* **Task to complete**
Copy out the line containing "obj.matrix_world = Matrix.Identity(4)" and each line after it, through the last one in the material, exactly as written.

* **Data provided**
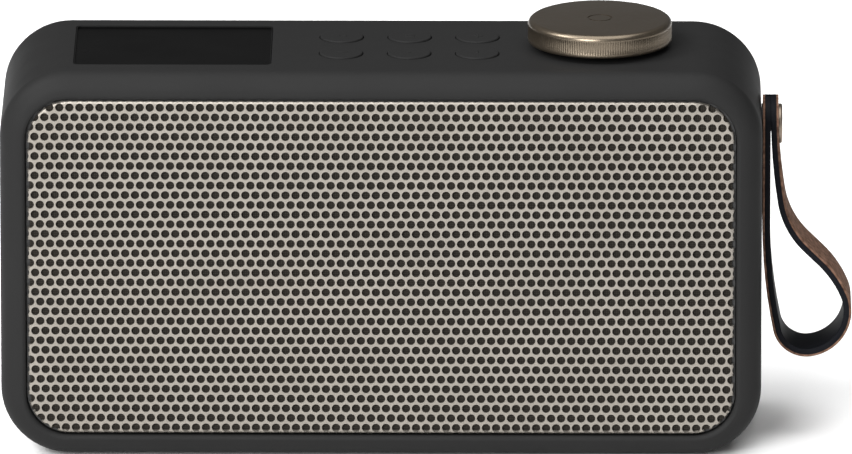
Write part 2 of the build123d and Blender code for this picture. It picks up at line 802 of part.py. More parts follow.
with BuildPart() as strap_nut:
    with BuildSketch(beside(side_x - wall - strap_nut_seat, control_line, strap_z)):
        Rectangle(strap_nut_side, strap_nut_side)
        Circle(strap_screw_radius + screw_gap, mode=Mode.SUBTRACT)
    extrude(amount=-strap_nut_thickness)
save(strap_nut, "strap_nut")

with BuildPart() as strap_screw:
    with BuildSketch(beside(strap_end_x, control_line, strap_z)):
        Circle(strap_head_radius)
    extrude(amount=strap_head_height)
    fillet(strap_screw.faces().sort_by(Axis.X)[-1].edges(), strap_head_height * 0.6)
    with BuildSketch(beside(strap_end_x, control_line, strap_z)):
        Circle(strap_screw_radius)
    extrude(amount=-(strap_end_x - side_x + wall + strap_nut_seat + strap_nut_thickness))
    with BuildSketch(beside(strap_end_x + strap_head_height, control_line, strap_z)):
        Rectangle(5.0, 1.0)
    extrude(amount=-0.4, mode=Mode.SUBTRACT)
save(strap_screw, "strap_screw")

# ---------------------------------------------------------------- aerial

fork_half = eye_half + rest_gap
fork_height = fork_half + ear_thickness
nut_thickness = 2.4
nut_radius = 5.5

with BuildPart() as aerial_mount:
    with BuildSketch(upright(rear_y)):
        with Locations((aerial_x, aerial_z - middle_z)):
            Circle(mount_radius)
            Circle(stud_radius + running_gap, mode=Mode.SUBTRACT)
    extrude(amount=-mount_thickness)
save(aerial_mount, "aerial_mount")

with BuildPart() as aerial_swivel:
    with BuildSketch(upright(disc_y)):
        with Locations((aerial_x, aerial_z - middle_z)):
            Circle(mount_radius - 1)
    extrude(amount=-disc_thickness)
    with BuildSketch(upright(disc_y)):
        with Locations((aerial_x, aerial_z - middle_z)):
            Circle(stud_radius)
    extrude(amount=disc_y - cover_inside_y + rest_gap + nut_thickness)
    # Two ears, above and below the aerial's eye
    with BuildSketch(Plane.XY.offset(aerial_z)):
        with Locations((aerial_x, mast_y)):
            Circle(eye_radius)
        with Locations((aerial_x, (mast_y + disc_y + disc_thickness) / 2)):
            Rectangle(2 * eye_radius, mast_y - disc_y - disc_thickness)
        with Locations((aerial_x, mast_y)):
            Circle(pin_radius + screw_gap / 2, mode=Mode.SUBTRACT)
    extrude(amount=fork_height, both=True)
    with BuildSketch(upright(disc_y + disc_thickness)):
        with Locations((aerial_x, aerial_z - middle_z)):
            Rectangle(4 * eye_radius, 2 * fork_half)
    extrude(amount=-(eye_room + 2 * eye_radius), mode=Mode.SUBTRACT)
save(aerial_swivel, "aerial_swivel")

with BuildPart() as aerial_pin:
    with BuildSketch(Plane.XY.offset(aerial_z)):
        with Locations((aerial_x, mast_y)):
            Circle(pin_radius)
    extrude(amount=fork_height, both=True)
save(aerial_pin, "aerial_pin")

with BuildPart() as aerial_nut:
    with BuildSketch(upright(cover_inside_y - rest_gap)):
        with Locations((aerial_x, aerial_z - middle_z)):
            RegularPolygon(nut_radius, 6)
            Circle(stud_radius + screw_gap, mode=Mode.SUBTRACT)
    extrude(amount=nut_thickness)
save(aerial_nut, "aerial_nut")

with BuildPart() as aerial_knuckle:
    with BuildSketch(Plane.XY.offset(aerial_z)):
        with Locations((aerial_x, mast_y)):
            Circle(eye_radius)
    extrude(amount=eye_half, both=True)
    with BuildSketch(beside(aerial_x, mast_y, aerial_z)):
        Circle(eye_half - fit_gap)
    extrude(amount=-neck_end)
    with BuildSketch(Plane.XY.offset(aerial_z)):
        with Locations((aerial_x, mast_y)):
            Circle(pin_radius + running_gap)
    extrude(amount=eye_half, both=True, mode=Mode.SUBTRACT)
save(aerial_knuckle, "aerial_knuckle")

# Tubes from the thickest to the thinnest, each sliding inside the one before it
tube_radius = mast_radius
tube_start = neck_end
for section in range(1, mast_sections + 1):
    tube_end = neck_end + mast_tube + (section - 1) * mast_step
    with BuildPart() as tube:
        with BuildSketch(beside(aerial_x - tube_start, mast_y, aerial_z)):
            Circle(tube_radius)
            if section < mast_sections:
                Circle(tube_radius - mast_wall, mode=Mode.SUBTRACT)
        extrude(amount=-(tube_end - tube_start))
        if section == 1:
            # Closed end that joins the knuckle
            with BuildSketch(beside(aerial_x - tube_start, mast_y, aerial_z)):
                Circle(tube_radius)
            extrude(amount=-mast_end)
        if section == mast_sections:
            # Rounded tip
            with BuildSketch(beside(aerial_x - tube_end, mast_y, aerial_z)):
                Circle(tip_radius)
            extrude(amount=-tip_length)
            fillet(tube.faces().sort_by(Axis.X)[0].edges(), tip_radius / 2)
    save(tube, f"aerial_section_{section}")
    tube_radius = tube_radius - mast_wall - mast_play
    tube_start = tube_start + mast_nest

# ---------------------------------------------------------------- boards and sockets

with BuildPart() as main_board:
    with BuildSketch(upright(board_y)):
        with Locations((board_x, 0)):
            Rectangle(main_board_width, main_board_height)
        with Locations(*board_posts):
            Circle(board_screw_radius + fit_gap, mode=Mode.SUBTRACT)
    extrude(amount=board_thickness)
save(main_board, "main_board")

with BuildPart() as radio_module:
    with BuildSketch(upright(board_y)):
        with Locations((board_x - 14, 14)):
            Rectangle(32, 24)
    extrude(amount=-3.2)
    chamfer(radio_module.faces().sort_by(Axis.Y)[-1].edges(), 0.4)
save(radio_module, "radio_module")

with BuildPart() as board_components:
    with BuildSketch(upright(board_y)):
        with Locations((board_x + 18, 14)):
            Rectangle(12, 12)
        with Locations((board_x + 18, -2)):
            Rectangle(8, 6)
    extrude(amount=-1.4)
    with BuildSketch(upright(board_y)):
        with Locations((board_x + 30, 10), (board_x + 30, -2)):
            Circle(3.0)
    extrude(amount=-7.0)
save(board_components, "board_components")

with BuildPart() as aux_socket:
    with BuildSketch(upright(board_y)):
        with Locations((jack_x, socket_z)):
            Rectangle(11, 9)
    extrude(amount=-(board_standoff - fit_gap))
    with BuildSketch(upright(board_y)):
        with Locations((jack_x, socket_z)):
            Circle(jack_nose_radius)
    extrude(amount=-(rear_y - 0.4 - board_y))
    with BuildSketch(upright(rear_y - 0.4)):
        with Locations((jack_x, socket_z)):
            Circle(jack_radius)
    extrude(amount=jack_depth, mode=Mode.SUBTRACT)
save(aux_socket, "aux_socket")

with BuildPart() as usb_socket:
    with BuildSketch(upright(board_y)):
        with Locations((usb_x, socket_z)):
            RectangleRounded(usb_width, usb_height, usb_height / 2 - 0.1)
    extrude(amount=-(rear_y - 0.4 - board_y))
    with BuildSketch(upright(rear_y - 0.4)):
        with Locations((usb_x, socket_z)):
            RectangleRounded(usb_width - 0.7, usb_height - 0.7, usb_height / 2 - 0.5)
    extrude(amount=8.0, mode=Mode.SUBTRACT)
    with BuildSketch(upright(rear_y - 8.4)):
        with Locations((usb_x, socket_z)):
            Rectangle(6.6, 0.7)
    extrude(amount=-7.0)
save(usb_socket, "usb_socket")

with BuildPart() as board_screws:
    with BuildSketch(Plane.XY.offset(display_board_z - board_thickness)):
        with Locations(*display_bosses):
            Circle(board_head_radius)
    extrude(amount=-board_head_height)
    with BuildSketch(Plane.XY.offset(display_board_z - board_thickness)):
        with Locations(*display_bosses):
            Circle(board_screw_radius)
    extrude(amount=board_screw_length)
    with BuildSketch(Plane.XY.offset(keypad_z - board_thickness)):
        with Locations(*keypad_bosses):
            Circle(board_head_radius)
    extrude(amount=-board_head_height)
    with BuildSketch(Plane.XY.offset(keypad_z - board_thickness)):
        with Locations(*keypad_bosses):
            Circle(board_screw_radius)
    extrude(amount=board_screw_length)
    with BuildSketch(upright(board_y - board_thickness)):
        with Locations(*board_posts):
            Circle(board_head_radius)
    extrude(amount=board_head_height)
    with BuildSketch(upright(board_y - board_thickness)):
        with Locations(*board_posts):
            Circle(board_screw_radius)
    extrude(amount=-board_screw_length)
save(board_screws, "board_screws")

# ---------------------------------------------------------------- battery

contact_room = 2.0          # for the springs at each end of the cells
cell_spacing = 2 * cell_radius + 0.8
tray_length = cell_length + 2 * tray_wall + 2 * contact_room
tray_height = cell_spacing + 2 * cell_radius + 2 * tray_wall + 1.2
tray_x = post_x - post_radius - 1.0 - tray_length / 2
tray_z = -inner_height / 2 + 4.0 + tray_height / 2      # from the case's middle height
cell_y = cover_inside_y - 0.8 - cell_radius
tray_back_y = cell_y + 2.0
tray_front_y = cell_y - cell_radius - rest_gap - tray_wall
cell_spots = [(tray_x, tray_z + s * cell_spacing / 2) for s in (-1, 1)]

with BuildPart() as battery_tray:
    with BuildSketch(upright(tray_back_y)):
        with Locations((tray_x, tray_z)):
            Rectangle(tray_length, tray_height)
    extrude(amount=tray_back_y - tray_front_y)
    for cx, cz in cell_spots:
        with BuildSketch(beside(cx - cell_length / 2 - fit_gap, cell_y, middle_z + cz)):
            Circle(cell_radius + rest_gap)
            with Locations((cell_radius, 0)):
                Rectangle(2 * cell_radius, 2 * cell_radius + 2 * rest_gap)
        extrude(amount=cell_length + 2 * fit_gap, mode=Mode.SUBTRACT)
save(battery_tray, "battery_tray")

with BuildPart() as battery_cells:
    for cx, cz in cell_spots:
        with BuildSketch(beside(cx - cell_length / 2, cell_y, middle_z + cz)):
            Circle(cell_radius)
        extrude(amount=cell_length - 1.0)
        with BuildSketch(beside(cx + cell_length / 2 - 1.0, cell_y, middle_z + cz)):
            Circle(3.0)
        extrude(amount=1.0)
save(battery_cells, "battery_cells")

# ---------------------------------------------------------------- pad

with BuildPart() as base_pad:
    with BuildSketch(Plane.XY):
        RectangleRounded(pad_length, pad_width, 6.0)
    extrude(amount=pad_stand + pad_seat)
    chamfer(base_pad.faces().sort_by(Axis.Z)[0].edges(), 0.3)
save(base_pad, "base_pad")
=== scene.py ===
import math

import bpy
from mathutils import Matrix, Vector


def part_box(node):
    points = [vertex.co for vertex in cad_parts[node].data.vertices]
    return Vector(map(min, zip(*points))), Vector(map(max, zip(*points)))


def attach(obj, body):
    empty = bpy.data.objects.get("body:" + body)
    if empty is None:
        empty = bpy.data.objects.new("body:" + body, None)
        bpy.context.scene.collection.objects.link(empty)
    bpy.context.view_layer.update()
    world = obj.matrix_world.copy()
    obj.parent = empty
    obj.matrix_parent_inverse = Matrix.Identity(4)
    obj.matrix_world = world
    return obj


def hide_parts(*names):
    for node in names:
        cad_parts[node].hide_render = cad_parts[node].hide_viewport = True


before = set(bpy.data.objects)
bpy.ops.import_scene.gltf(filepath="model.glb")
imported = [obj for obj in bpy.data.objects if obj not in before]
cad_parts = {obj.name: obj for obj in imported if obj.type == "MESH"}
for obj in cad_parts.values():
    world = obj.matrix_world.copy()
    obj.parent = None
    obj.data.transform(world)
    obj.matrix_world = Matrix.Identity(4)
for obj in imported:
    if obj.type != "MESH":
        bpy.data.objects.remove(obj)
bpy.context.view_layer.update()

# ------------------------------------------------------------------ table, light and view
# The radio stands on a plain pale table top in soft studio light: a wide soft box overhead,
# one in front, and a smaller one to the left that picks out the edges of the metal.
# It is seen through a long lens from a little above its front.

mm = 0.001


def finish_of(name, base, roughness, metallic=0.0, specular=0.5):
    """A new material with these plain values set on its shader."""
    material = bpy.data.materials.new(name)
    material.use_nodes = True
    shader = material.node_tree.nodes["Principled BSDF"]
    shader.inputs["Base Color"].default_value = (*base, 1)
    shader.inputs["Roughness"].default_value = roughness
    shader.inputs["Metallic"].default_value = metallic
    shader.inputs["Specular IOR Level"].default_value = specular
    return material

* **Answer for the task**
    obj.matrix_world = Matrix.Identity(4)
for obj in imported:
    if obj.type != "MESH":
        bpy.data.objects.remove(obj)
bpy.context.view_layer.update()

# ------------------------------------------------------------------ table, light and view
# The radio stands on a plain pale table top in soft studio light: a wide soft box overhead,
# one in front, and a smaller one to the left that picks out the edges of the metal.
# It is seen through a long lens from a little above its front.

mm = 0.001


def finish_of(name, base, roughness, metallic=0.0, specular=0.5):
    """A new material with these plain values set on its shader."""
    material = bpy.data.materials.new(name)
    material.use_nodes = True
    shader = material.node_tree.nodes["Principled BSDF"]
    shader.inputs["Base Color"].default_value = (*base, 1)
    shader.inputs["Roughness"].default_value = roughness
    shader.inputs["Metallic"].default_value = metallic
    shader.inputs["Specular IOR Level"].default_value = specular
    return material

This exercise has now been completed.